Çocuklar Üzerindeki Yıkıcı Etkiler
Uzmanlar, bu tablonun çocuklar için de ciddi riskler barındırdığını vurguluyor. Yük almayan, üretmeyen bir baba modeli, erkek çocukların pasif ve sorumluluktan kaçan bireyler olarak yetişmesine neden olabilir. Kız çocukları ise güvenebilecekleri bir erkek modeli göremedikleri için gelecekteki ilişkilerinde yanlış seçimler yapabilirler. Evdeki gergin atmosfer, çocuklarda değersizlik ve kaygı gibi uzun vadeli duygusal yükler bırakabilir.
Hukuki Boyut ve Çözüm Önerileri
Avukat Beyza Sındıraç, bu sebeple açılan boşanma davalarında ciddi bir artış olduğunu belirtiyor.

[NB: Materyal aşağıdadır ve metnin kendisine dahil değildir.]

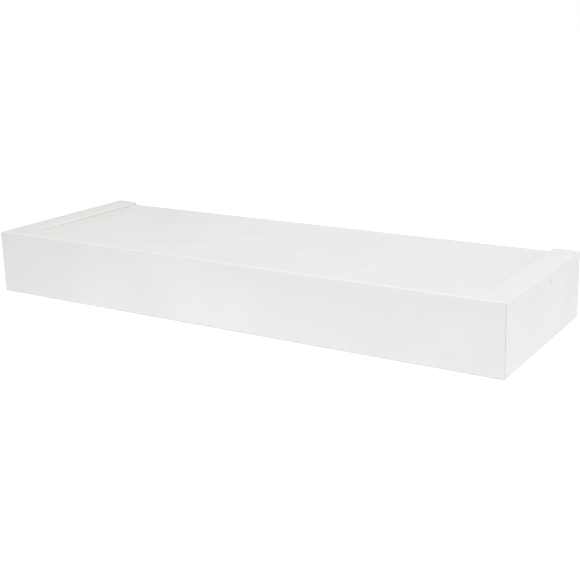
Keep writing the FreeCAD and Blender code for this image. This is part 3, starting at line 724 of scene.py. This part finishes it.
def make_lock_insert(side_name, across):
    """Threaded bush for wood: coarse thread outside, hexagon mouth for its driver."""
    shape = bmesh.new()
    mouth, inner_end = bush_low.z / MM, bush_high.z / MM
    place = Matrix.Translation((across, LOCK_LINE, 0))
    inside = [level(4.0, mouth + 0.45), level(4.4, mouth + 0.4), level(4.1, mouth),
              hexagon(6.56, mouth), hexagon(BUSH_KEY_WIDTH, mouth + 0.25),
              hexagon(BUSH_KEY_WIDTH, mouth + 2.5), level(BUSH_BORE, mouth + 2.5),
              level(BUSH_BORE, inner_end - 0.3), level(3.3, inner_end),
              level(4.1, inner_end), level(4.4, inner_end - 0.4), level(4.0, inner_end - 0.45)]
    shell(shape, place, inside)
    thread(shape, place, mouth, inner_end, BUSH_PITCH, BLADE_THREAD,
           run_in(BUSH_ROOT, BUSH_CREST, mouth, inner_end, 0.6))
    add_piece(shape, f"lock_insert_{side_name}_turned", "shelf", brass,
              f"lock_insert_{side_name}")


make_wall_screws()
for side_name, across in (("left", -ROD_ACROSS), ("right", ROD_ACROSS)):
    make_lock_screw(side_name, across)
    make_lock_insert(side_name, across)


# ---------------------------------------------------------------- welds, putty and dowels
def make_rod_welds():
    """Three beads round the rods' feet, each a row of overlapping crescents of set steel.

    The crescents lean over the bead and start at another angle on each rod, and the bead's toes
    wander by about a percent of its leg.
    """
    shape = bmesh.new()
    leg = (WELD_TOP - ROD_RADIUS) / MM
    crescents = 26
    bulge, ripple_height = 0.12, 0.16
    for number, across in enumerate((-ROD_ACROSS, 0, ROD_ACROSS)):
        place = Matrix.Translation((across, PLATE_FACE, 0)) @ OUT_OF_WALL

        def bead_ring(share):
            """Ring of the bead, from its toe on the plate (0) to its toe on the rod (1)."""
            def ring(angle):
                swell = math.sin(math.pi * share)
                lap = crescents * angle + 2.2 * swell + 1.7 * number
                ripple = ripple_height * swell * (1 - abs(math.sin(lap / 2))) * 2
                sway = 0.12 * math.sin(3 * angle + number) + 0.07 * math.sin(7 * angle + 2)
                reach = leg * (1 - 0.06 * (1 + sway))
                radius = ROD_RADIUS / MM + reach * (1 - share) + (bulge + ripple) * swell
                return radius, reach * share + (bulge + ripple) * swell
            return ring

        shell(shape, place, [bead_ring(step / 10) for step in range(11)], 8 * crescents)
    add_piece(shape, "rod_weld_beads", "bracket", black_coat,
              "rod_welds", sharp_degrees=60)


def make_mitre_dowels():
    """Beech dowels, 6 by 20 mm, with flutes that let the glue out and chamfered ends."""
    shape = bmesh.new()
    radius, half_length, flutes, flute_depth = 3, 10, 16, 0.16
    reach = half_length * math.sqrt(0.5) + radius * math.sqrt(0.5)
    across = dowel_high.x - reach * MM
    out = dowel_low.y + reach * MM
    up = dowel_high.z - radius * MM

    def fluted(height):
        """Ring with shallow grooves along the dowel."""
        return lambda angle: (radius - flute_depth * max(0, math.cos(flutes * angle)), height)

    for side in (-1, 1):
        lay = Vector((side, 1, 0)).to_track_quat("Z", "Y").to_matrix().to_4x4()
        for row in (-up, up):
            place = Matrix.Translation((side * across, out, row)) @ lay
            shell(shape, place, [level(0, -half_length), level(2.3, -half_length), fluted(-9.3),
                                 fluted(9.3), level(2.3, half_length), level(0, half_length)])
    add_piece(shape, "mitre_dowels_fluted", "shelf", beech, "mitre_dowels")


def make_nail_fillers():
    """Putty rubbed flush over the four nails. The upper right one sank a little as it dried."""
    radius = NAIL_RADIUS / MM
    # Rubbing down left the putty this far below the board, in mm.
    surface = (HALF_LENGTH - filler_high.x) / MM - 0.04
    back = -0.45
    flush_dip, sunk_dip, unevenness = 0.02, 0.05, 0.02
    flush, sunk = bmesh.new(), bmesh.new()
    for side in (-1, 1):
        outward = Vector((side, 0, 0)).to_track_quat("Z", "Y").to_matrix().to_4x4()
        for row in (-NAIL_UP, NAIL_UP):
            place = Matrix.Translation((side * filler_high.x, NAIL_LINE, row)) @ outward
            low = side > 0 and row > 0
            dip = sunk_dip if low else flush_dip

            def rubbed(share, place=place, dip=dip):
                """Ring of the putty's face, uneven by a few hundredths of a millimetre."""
                def ring(angle):
                    spot = place @ Vector((math.cos(angle), math.sin(angle), share))
                    uneven = unevenness * noise.noise(spot * 2.5) * share
                    return radius * share, surface - dip * (1 - share ** 2) + uneven
                return ring

            rings = [rubbed(share) for share in (0, 0.2, 0.4, 0.6, 0.8, 0.92, 1)]
            shell(sunk if low else flush, place, rings + [level(radius, back)])
    add_piece(flush, "nail_fillers_flush", "shelf", putty, "nail_fillers",
              sharp_degrees=60)
    add_piece(sunk, "nail_filler_sunk", "shelf", sunk_putty, "nail_fillers",
              sharp_degrees=60)


def make_support_rod(side_name, across):
    """Round bar, 12 mm, with its tip turned down to a lead-in and its arris broken."""
    shape = bmesh.new()
    radius, tip, lead_in = ROD_RADIUS / MM, (rod_high.y - rod_low.y) / MM, 1.75
    place = Matrix.Translation((across, rod_high.y, 0)) @ OUT_OF_WALL
    shell(shape, place, [level(0, 0), level(radius, 0), level(radius, 40),
                         level(radius, tip - 40), level(radius, tip - lead_in),
                         level(radius - 0.12, tip - 1.4), level(radius - 1.4, tip - 0.12),
                         level(radius - lead_in, tip), level(0, tip)])
    add_piece(shape, f"support_rod_{side_name}_bar", "bracket",
              black_coat, f"support_rod_{side_name}", sharp_degrees=25)


make_rod_welds()
for side_name, across in (("left", -ROD_ACROSS), ("centre", 0), ("right", ROD_ACROSS)):
    make_support_rod(side_name, across)
make_mitre_dowels()
make_nail_fillers()


# ---------------------------------------------------------------- floor, light and camera
# The floor lies this far below the shelf, and reaches this far out, in metres.
FLOOR_DROP = 0.30
FLOOR_HALF = 14.0
# The paper shows this share of the light on it, and a glow that grows to white between two
# distances in metres from the shelf.
SHADOW_SHARE = 0.35
PAPER_GLOW = 0.84
GLOW_START = 0.45
GLOW_FULL = 1.3
# Strength of the studio's white walls as a light.
SKY = 0.25
WHITE = (1.0, 1.0, 1.0, 1.0)


def seen_directly(tree):
    """1 for what the camera sees, also in gloss or through glass, and 0 for light on pieces."""
    camera = add(tree, "LightPath", {}, "Is Camera Ray")
    rays = camera.node.outputs
    mirrored_too = add(tree, "Math", [camera, rays["Is Glossy Ray"]], operation="MAXIMUM")
    return add(tree, "Math", [mirrored_too, rays["Is Transmission Ray"]], operation="MAXIMUM")


def white_paper():
    """Matt white background paper.

    It glows to white further out, keeps a soft shadow under the shelf, and is clear from below.
    """
    material, tree, shader, place = start_material("white_paper")
    # Paper is cloudy over about 30 mm.
    clouds = add(tree, "TexNoise", {"Vector": place, "Scale": cells(30), "Detail": 2.0})
    paper = add(tree, "Mix", {0: clouds, FROM: colour("#F4F4F3"), TO: colour("#F2F2F1")}, MIXED,
                **COLOURS)
    connect(tree, shader, {"Base Color": paper, "Roughness": 0.9})
    shadowed = add(tree, "BsdfDiffuse", [(SHADOW_SHARE,) * 3 + (1.0,)])
    away = add(tree, "VectorMath", [place], "Value", operation="LENGTH")
    brightness = add(tree, "MapRange", [away, GLOW_START, GLOW_FULL, PAPER_GLOW, 1.0], **SMOOTH)
    glow = add(tree, "Emission", {"Color": WHITE, "Strength": brightness})
    shown = add(tree, "AddShader", [shadowed, glow])
    surface = add(tree, "MixShader", [seen_directly(tree), shader.outputs["BSDF"], shown])
    clear = add(tree, "BsdfTransparent", {})
    below = add(tree, "NewGeometry", {}, "Backfacing")
    open_below = add(tree, "MixShader", [below, surface, clear])
    connect(tree, tree.nodes["Material Output"], {"Surface": open_below})
    return material


def make_floor():
    """Sheet of background paper below the shelf."""
    place = Matrix.Translation((0, 0, -HALF_HEIGHT - FLOOR_DROP))
    mesh = bpy.data.meshes.new("paper_floor")
    shape = bmesh.new()
    bmesh.ops.create_grid(shape, x_segments=4, y_segments=4, size=FLOOR_HALF, matrix=place)
    shape.to_mesh(mesh)
    shape.free()
    floor = bpy.data.objects.new("paper_floor", mesh)
    bpy.context.scene.collection.objects.link(floor)
    mesh.materials.append(white_paper())


def make_sky():
    """Even white walls round the shelf: a weak light on it, and plain white where seen."""
    world = bpy.data.worlds.new("white_studio")
    bpy.context.scene.world = world
    world.use_nodes = True
    tree = world.node_tree
    strength = add(tree, "MapRange", {"Value": seen_directly(tree), "To Min": SKY, "To Max": 1.0})
    connect(tree, tree.nodes["Background"], {"Color": WHITE, "Strength": strength})


# Cloth and card are plain white, but for the two boards in front, which are a little cooler.
COOL_WHITE = colour("#FAFBFF")
# Name, place, width and height in metres, power in watts, tint. Each faces the shelf.
SOFTBOXES = [
    ("softbox_overhead", (0.25, -0.10, 1.50), (1.2, 0.9), 15.1, WHITE),
    ("softbox_front", (0.30, -1.10, 1.20), (1.2, 0.8), 2.4, WHITE),
    ("softbox_right", (2.00, -0.60, 0.50), (1.0, 1.0), 8.1, WHITE),
    ("softbox_rear_right", (1.80, 0.70, 0.50), (0.8, 0.8), 2.5, WHITE),
    ("bounce_front", (0.10, -0.75, -0.19), (1.2, 0.26), 1.82, COOL_WHITE),
    ("bounce_front_left", (-0.35, -0.60, -0.20), (0.4, 0.20), 0.31, COOL_WHITE),
    ("bounce_right", (0.62, -0.12, -0.27), (0.3, 0.10), 0.375, WHITE),
]


def make_softboxes():
    """Large soft lamps, which the camera doesn't see."""
    for name, place, (width, height), power, tint in SOFTBOXES:
        lamp = bpy.data.lights.new(name, "AREA")
        lamp.shape = "RECTANGLE"
        lamp.size = width
        lamp.size_y = height
        lamp.energy = power
        lamp.color = tint[:3]
        holder = bpy.data.objects.new(name, lamp)
        holder.location = place
        holder.rotation_euler = (-Vector(place)).to_track_quat("-Z", "Y").to_euler()
        holder.visible_camera = False
        bpy.context.scene.collection.objects.link(holder)


# The camera stands to the right of the shelf and a little above it. Its sensor and lens are in
# millimetres, and its shift is a share of the picture's width.
CAMERA_PLACE = Vector((604.69, -1004.53, 294.67)) * MM
CAMERA_AZIMUTH = math.radians(31.514)
CAMERA_ELEVATION = math.radians(14.288)
CAMERA_ROLL = math.radians(-1.224)
CAMERA_SENSOR = 36
CAMERA_LENS = 64.43
CAMERA_SHIFT = (-0.03926, -0.06034)


def make_camera():
    """Camera that looks down at the front and the right end, rolled by about a degree."""
    sideways = Vector((math.cos(CAMERA_AZIMUTH), math.sin(CAMERA_AZIMUTH), 0))
    back = Vector((math.sin(CAMERA_AZIMUTH) * math.cos(CAMERA_ELEVATION),
                   -math.cos(CAMERA_AZIMUTH) * math.cos(CAMERA_ELEVATION),
                   math.sin(CAMERA_ELEVATION)))
    upward = back.cross(sideways)
    right = sideways * math.cos(CAMERA_ROLL) + upward * math.sin(CAMERA_ROLL)
    up = upward * math.cos(CAMERA_ROLL) - sideways * math.sin(CAMERA_ROLL)
    lens = bpy.data.cameras.new("camera")
    lens.sensor_width = CAMERA_SENSOR
    lens.lens = CAMERA_LENS
    lens.shift_x, lens.shift_y = CAMERA_SHIFT
    lens.clip_start = 0.01
    lens.clip_end = 100
    camera = bpy.data.objects.new("camera", lens)
    turn = Matrix((right, up, back)).transposed()
    camera.matrix_world = Matrix.Translation(CAMERA_PLACE) @ turn.to_4x4()
    bpy.context.scene.collection.objects.link(camera)
    bpy.context.scene.camera = camera


make_floor()
make_sky()
make_softboxes()
make_camera()
bpy.context.scene.view_settings.view_transform = "Standard"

Bu tür evliliklerin görünürde şiddet içermese de, derin bir psikolojik ve ekonomik şiddet barındırdığını ifade ediyor.
Kadınların, “Artık ruhsal olarak dayanacak gücüm kalmadı, saygım bitti” gibi şikayetlerle başvurduğunu söyleyen Sındıraç, hukuki süreçte haklı bulunmak için kadının ekonomik katkısını ve psikolojik yıpranmışlığını belgelerle (banka dökümleri, psikolog raporu, tanık beyanları) kanıtlaması gerektiğini vurguluyor.
Hukuki ve Toplumsal Çözüm Yolları
- Hukuki Yardım ve Terapi Desteği: Türk Medeni Kanunu’nda ‘duygusal ve ekonomik şiddet’ daha net tanımlanmalı ve açıkça boşanma sebebi sayılmalıdır.
- Emeğin Karşılığı: Kadının ev içi emeği ve psikolojik yükü, mal paylaşımı ve tazminat hesaplamalarında dikkate alınmalıdır.
- Destek Mekanizmaları: Adliyelerde ‘psikolojik şiddet mağduru kadın’ için özel danışma birimleri kurulmalı, hukuki yardım ve terapi bir arada sunulmalıdır.
- Toplumsal Anlayış Değişimi: “Kadın idare etmeli” söylemi yerine, “erkek sorumluluk almalı” anlayışının yerleşmesi kritik öneme sahiptir.
Uzmanlar, bu sorunun çözümünün kadının susmaması, haklarını bilmesi ve profesyonel destek almasıyla başladığını, ancak toplumun ve hukuk sisteminin de kadının yükünü görerek ona saygı duymasıyla tamamlanacağını belirtiyor.